Heterostructural nanolamellar oxide-dispersion-strengthened ferritic alloy with exceptional strength and ductility

Abstract

Nanostructured ferritic alloys (NFAs) have demonstrated exceptional mechanical properties (strength and creep resistance) and radiation tolerance. However, the high strength (typically above 1.5 GPa) always comes with a significantly limited ductility. Here, we report a novel heterostructural nanolamellar ferritic alloy (NLFA) with microcrystalline (MC) domains (∼ 35 % of volume fraction) dispersed in an ultrafine-grained (UFG) matrix (∼ 500 nm grain size), enabling the alloy to achieve ultrahigh yield strength of 2 GPa and an excellent tensile elongation of ∼ 13 %. The nanolamellar-shaped grains remarkably strengthen the alloy via grain-boundary strengthening.
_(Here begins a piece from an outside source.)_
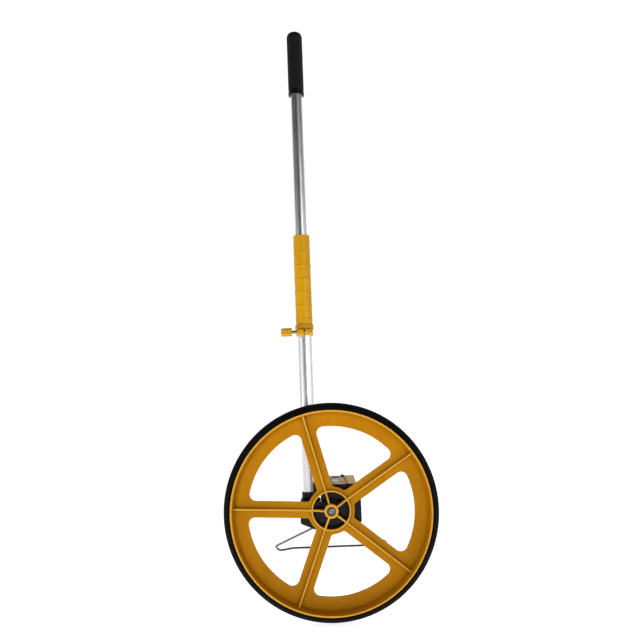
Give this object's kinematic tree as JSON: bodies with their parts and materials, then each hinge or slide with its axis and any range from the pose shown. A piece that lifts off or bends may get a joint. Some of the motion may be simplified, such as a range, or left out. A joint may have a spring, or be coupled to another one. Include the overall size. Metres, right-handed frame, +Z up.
{
  "type": "measuring wheel",
  "caption": "Surveyor's distance wheel: spoked amber wheel with a rubber tyre, geared mechanical counter, telescopic tube handle with clamp and a folding wire stand.",
  "frame": {"origin": "where the tyre meets the ground, under the axle, in the wheel's middle plane", "axes": "+Z up along the handle tube, +Y along the axle from the wheel towards the counter, +X the way the wheel is pushed"},
  "size_m": [0.3182, 0.22, 0.9255],
  "materials": {
    "amber_plastic": "satin moulded",
    "amber_gloss": "glossy moulded",
    "black_tyre": "matt rubber",
    "black_rubber": "dimpled rubber",
    "black_plastic": "fine grained",
    "black_nylon": "matt",
    "black_button": "glossy",
    "white_acetal": "waxy",
    "drum_white": "matt with dark numerals",
    "steel": "turned",
    "dark_steel": "oiled",
    "zinc_screw": "zinc plated",
    "plated_wire": "drawn and plated",
    "brushed_plate": "pressed",
    "aluminium_tube": "satin drawn",
    "clear_window": "clear",
    "dark_bezel": "satin grey",
    "label_cream": "printed film, left blank"
  },
  "bodies": {
    "frame": {"gear_case_front": "black_plastic", "gear_case_rear": "black_plastic", "case_screws": "zinc_screw", "socket_bolt": "zinc_screw", "socket_nut": "zinc_screw", "front_bush": "black_nylon", "rear_bush": "black_nylon", "idler_stud": "steel", "lower_tube": "aluminium_tube", "tube_bush": "black_nylon", "clamp_sleeve": "amber_gloss", "clamp_nut": "zinc_screw", "counter_housing": "black_plastic", "counter_window": "clear_window", "counter_bezel": "dark_bezel", "label_plate": "label_cream", "counter_screws": "zinc_screw", "counter_chassis": "brushed_plate", "drum_shaft": "steel", "pinion_shaft": "steel", "reset_spring": "steel", "stand_bracket": "black_nylon", "stand_screws": "zinc_screw"},
    "wheel": {"wheel_moulding": "amber_plastic", "tyre": "black_tyre", "axle": "steel", "hub_washer": "dark_steel", "hub_screw": "zinc_screw", "hub_spacer": "black_nylon", "axle_circlip": "dark_steel", "axle_gear": "white_acetal"},
    "idler": {"idler_gear": "white_acetal"},
    "drum_1": {"digit_drum_1": "drum_white", "drum_gear": "white_acetal"},
    "drum_2": {"digit_drum_2": "drum_white"},
    "drum_3": {"digit_drum_3": "drum_white"},
    "drum_4": {"digit_drum_4": "drum_white"},
    "drum_5": {"digit_drum_5": "drum_white"},
    "pinion_1": {"carry_pinion_1": "white_acetal"},
    "pinion_2": {"carry_pinion_2": "white_acetal"},
    "pinion_3": {"carry_pinion_3": "white_acetal"},
    "pinion_4": {"carry_pinion_4": "white_acetal"},
    "handle": {"upper_tube": "aluminium_tube", "tube_plug": "black_nylon", "grip": "black_rubber"},
    "knob": {"clamp_knob": "amber_gloss", "clamp_stud": "steel"},
    "stand": {"kick_stand": "plated_wire"},
    "reset": {"reset_button": "black_button"}
  },
  "joints": [
    {"name": "wheel_spin", "type": "hinge", "parent": "frame", "child": "wheel", "pos_m": [0, 0, 0.15915], "axis": [0, 1, 0], "continuous": true},
    {"name": "idler_spin", "type": "hinge", "parent": "frame", "child": "idler", "pos_m": [0.0085, 0.0336, 0.16873], "axis": [0, 1, 0], "continuous": true},
    {"name": "drum_1_spin", "type": "hinge", "parent": "frame", "child": "drum_1", "pos_m": [0.0085, 0.0321, 0.18137], "axis": [0, 0.9781, 0.2079], "continuous": true},
    {"name": "drum_2_spin", "type": "hinge", "parent": "frame", "child": "drum_2", "pos_m": [0.0085, 0.0321, 0.18137], "axis": [0, 0.9781, 0.2079], "continuous": true},
    {"name": "drum_3_spin", "type": "hinge", "parent": "frame", "child": "drum_3", "pos_m": [0.0085, 0.0321, 0.18137], "axis": [0, 0.9781, 0.2079], "continuous": true},
    {"name": "drum_4_spin", "type": "hinge", "parent": "frame", "child": "drum_4", "pos_m": [0.0085, 0.0321, 0.18137], "axis": [0, 0.9781, 0.2079], "continuous": true},
    {"name": "drum_5_spin", "type": "hinge", "parent": "frame", "child": "drum_5", "pos_m": [0.0085, 0.0321, 0.18137], "axis": [0, 0.9781, 0.2079], "continuous": true},
    {"name": "pinion_1_spin", "type": "hinge", "parent": "frame", "child": "pinion_1", "pos_m": [-0.0042, 0.0321, 0.18137], "axis": [0, 0.9781, 0.2079], "continuous": true},
    {"name": "pinion_2_spin", "type": "hinge", "parent": "frame", "child": "pinion_2", "pos_m": [-0.0042, 0.0321, 0.18137], "axis": [0, 0.9781, 0.2079], "continuous": true},
    {"name": "pinion_3_spin", "type": "hinge", "parent": "frame", "child": "pinion_3", "pos_m": [-0.0042, 0.0321, 0.18137], "axis": [0, 0.9781, 0.2079], "continuous": true},
    {"name": "pinion_4_spin", "type": "hinge", "parent": "frame", "child": "pinion_4", "pos_m": [-0.0042, 0.0321, 0.18137], "axis": [0, 0.9781, 0.2079], "continuous": true},
    {"name": "handle_slide", "type": "slide", "parent": "frame", "child": "handle", "axis": [0, 0, 1], "range_m": [-0.215, 0.04]},
    {"name": "clamp_turn", "type": "hinge", "parent": "frame", "child": "knob", "pos_m": [-0.0586, 0.028, 0.42935], "axis": [-1, 0, 0], "range_deg": [0, 360]},
    {"name": "stand_fold", "type": "hinge", "parent": "frame", "child": "stand", "pos_m": [0, 0.0735, 0.12565], "axis": [1, 0, 0], "range_deg": [-37.5, 112]},
    {"name": "reset_push", "type": "slide", "parent": "frame", "child": "reset", "axis": [0, 0.2079, -0.9781], "range_m": [0, 0.003], "stiffness_N_per_m": 400, "deforming": ["reset_spring"]}
  ],
  "couplings": [
    {"joint": "idler_spin", "follows": "wheel_spin", "ratio": -1.2857},
    {"joint": "drum_1_spin", "follows": "wheel_spin", "ratio": 1},
    {"joint": "drum_2_spin", "follows": "wheel_spin", "ratio": 0.1},
    {"joint": "drum_3_spin", "follows": "wheel_spin", "ratio": 0.01},
    {"joint": "drum_4_spin", "follows": "wheel_spin", "ratio": 0.001},
    {"joint": "drum_5_spin", "follows": "wheel_spin", "ratio": 0.0001},
    {"joint": "pinion_1_spin", "follows": "wheel_spin", "ratio": -0.25},
    {"joint": "pinion_2_spin", "follows": "wheel_spin", "ratio": -0.025},
    {"joint": "pinion_3_spin", "follows": "wheel_spin", "ratio": -0.0025},
    {"joint": "pinion_4_spin", "follows": "wheel_spin", "ratio": -0.00025}
  ]
}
The soft MC domains can effectively suppress the microcrack initiation and propagation along the oxide-rich preliminary powder boundaries (PPBs) via local plastic deformation. Moreover, linear oxide bands can induce numerous interlayer cracking and trigger delamination toughening, collaboratively ensuring the alloy a large ductility. The present study opens a new frontier toward high tensile ductility for the most cutting-edge ultra-strong NFAs.